## Data listing:

[Begin]

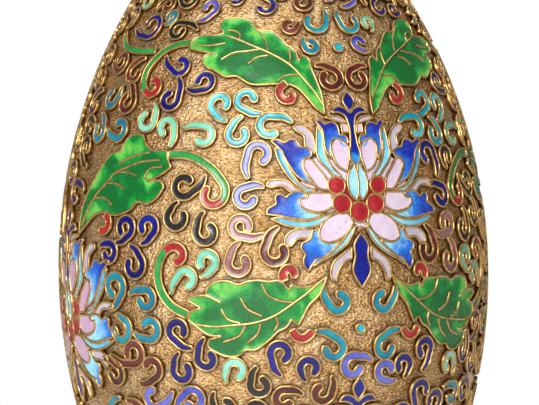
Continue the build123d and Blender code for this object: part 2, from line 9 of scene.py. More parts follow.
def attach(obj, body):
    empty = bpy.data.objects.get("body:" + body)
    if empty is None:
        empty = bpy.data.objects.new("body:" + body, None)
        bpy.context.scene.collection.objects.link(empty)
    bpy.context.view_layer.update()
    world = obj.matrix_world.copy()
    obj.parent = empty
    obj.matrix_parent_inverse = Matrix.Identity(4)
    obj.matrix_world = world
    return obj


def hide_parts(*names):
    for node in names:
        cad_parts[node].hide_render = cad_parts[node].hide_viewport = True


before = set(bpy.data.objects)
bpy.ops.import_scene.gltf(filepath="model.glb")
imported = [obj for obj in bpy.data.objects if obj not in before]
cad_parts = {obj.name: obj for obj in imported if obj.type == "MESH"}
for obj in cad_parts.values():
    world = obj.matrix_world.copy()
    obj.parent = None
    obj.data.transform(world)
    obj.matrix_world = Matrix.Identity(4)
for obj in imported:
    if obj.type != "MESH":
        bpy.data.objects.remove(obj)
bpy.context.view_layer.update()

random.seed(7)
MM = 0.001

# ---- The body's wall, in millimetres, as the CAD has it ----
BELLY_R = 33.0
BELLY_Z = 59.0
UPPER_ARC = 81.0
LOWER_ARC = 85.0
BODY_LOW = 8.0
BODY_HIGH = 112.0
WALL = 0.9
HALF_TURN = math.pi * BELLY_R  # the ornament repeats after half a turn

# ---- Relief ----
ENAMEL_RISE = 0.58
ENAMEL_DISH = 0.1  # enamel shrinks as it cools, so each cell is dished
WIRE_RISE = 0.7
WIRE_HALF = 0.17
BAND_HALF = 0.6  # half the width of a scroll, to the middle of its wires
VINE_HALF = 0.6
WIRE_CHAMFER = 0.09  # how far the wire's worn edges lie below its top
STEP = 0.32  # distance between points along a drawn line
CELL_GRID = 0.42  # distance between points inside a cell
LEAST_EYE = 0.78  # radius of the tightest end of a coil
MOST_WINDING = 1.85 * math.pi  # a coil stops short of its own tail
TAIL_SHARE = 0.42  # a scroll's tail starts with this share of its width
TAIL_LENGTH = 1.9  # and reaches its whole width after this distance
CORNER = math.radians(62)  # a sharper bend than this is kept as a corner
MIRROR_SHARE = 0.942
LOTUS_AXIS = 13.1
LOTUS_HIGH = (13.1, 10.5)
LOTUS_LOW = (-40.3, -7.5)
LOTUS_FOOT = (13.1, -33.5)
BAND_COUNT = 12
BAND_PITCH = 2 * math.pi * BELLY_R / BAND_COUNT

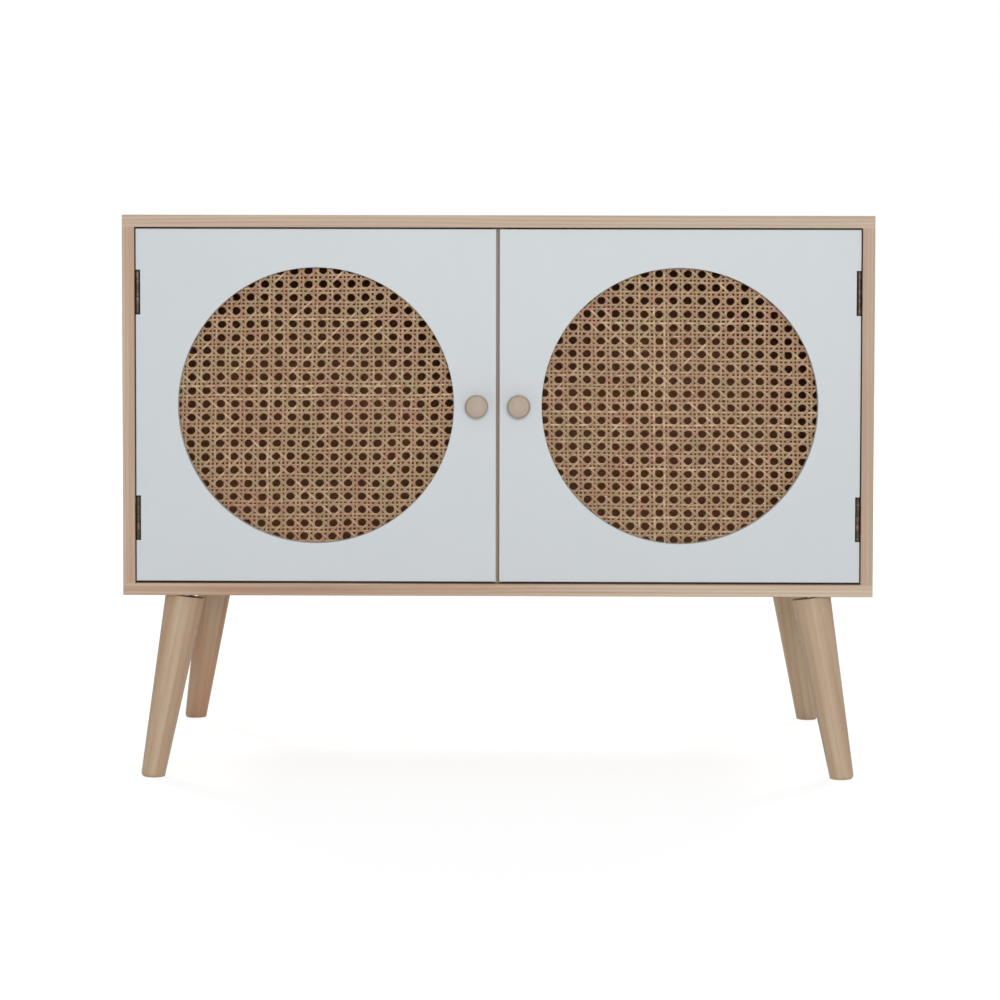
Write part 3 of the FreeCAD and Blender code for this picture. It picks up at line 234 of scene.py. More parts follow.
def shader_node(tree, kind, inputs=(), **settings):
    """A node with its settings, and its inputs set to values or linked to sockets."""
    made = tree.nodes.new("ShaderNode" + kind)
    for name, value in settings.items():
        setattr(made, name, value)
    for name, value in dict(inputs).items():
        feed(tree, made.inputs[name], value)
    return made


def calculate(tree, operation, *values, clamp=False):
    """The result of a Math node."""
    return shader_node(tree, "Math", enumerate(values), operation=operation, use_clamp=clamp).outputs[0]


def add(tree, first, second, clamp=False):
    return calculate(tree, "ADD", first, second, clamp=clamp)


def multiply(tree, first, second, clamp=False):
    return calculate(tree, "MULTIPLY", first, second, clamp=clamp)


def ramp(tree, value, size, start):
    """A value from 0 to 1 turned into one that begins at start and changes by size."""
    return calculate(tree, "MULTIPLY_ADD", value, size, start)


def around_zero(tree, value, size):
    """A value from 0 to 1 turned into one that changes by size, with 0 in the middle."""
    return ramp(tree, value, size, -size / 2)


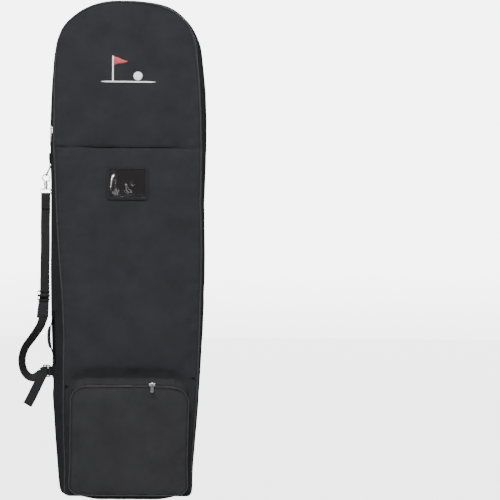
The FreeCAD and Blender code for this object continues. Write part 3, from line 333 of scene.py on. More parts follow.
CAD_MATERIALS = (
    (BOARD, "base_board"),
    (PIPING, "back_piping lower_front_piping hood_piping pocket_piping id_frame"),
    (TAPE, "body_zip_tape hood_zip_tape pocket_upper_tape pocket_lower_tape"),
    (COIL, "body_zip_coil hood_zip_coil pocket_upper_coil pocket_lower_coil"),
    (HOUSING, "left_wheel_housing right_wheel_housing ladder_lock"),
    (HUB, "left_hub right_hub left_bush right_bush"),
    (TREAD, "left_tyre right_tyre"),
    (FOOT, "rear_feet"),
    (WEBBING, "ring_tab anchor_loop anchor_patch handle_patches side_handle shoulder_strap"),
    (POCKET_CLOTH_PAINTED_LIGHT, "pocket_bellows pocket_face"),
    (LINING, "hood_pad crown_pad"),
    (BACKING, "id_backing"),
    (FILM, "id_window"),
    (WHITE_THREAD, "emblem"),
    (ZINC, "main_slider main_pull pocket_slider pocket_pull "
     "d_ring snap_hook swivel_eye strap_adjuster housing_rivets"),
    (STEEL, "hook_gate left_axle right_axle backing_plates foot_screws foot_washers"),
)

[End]

## Problem:
In the listing above, locate the line containing "bpy.data.objects.remove(obj)" and the line containing "HALF_TURN = math.pi". Extract those two lines and every line between them, exactly as written, and only those.

## Result below:
        bpy.data.objects.remove(obj)
bpy.context.view_layer.update()

random.seed(7)
MM = 0.001

# ---- The body's wall, in millimetres, as the CAD has it ----
BELLY_R = 33.0
BELLY_Z = 59.0
UPPER_ARC = 81.0
LOWER_ARC = 85.0
BODY_LOW = 8.0
BODY_HIGH = 112.0
WALL = 0.9
HALF_TURN = math.pi * BELLY_R  # the ornament repeats after half a turn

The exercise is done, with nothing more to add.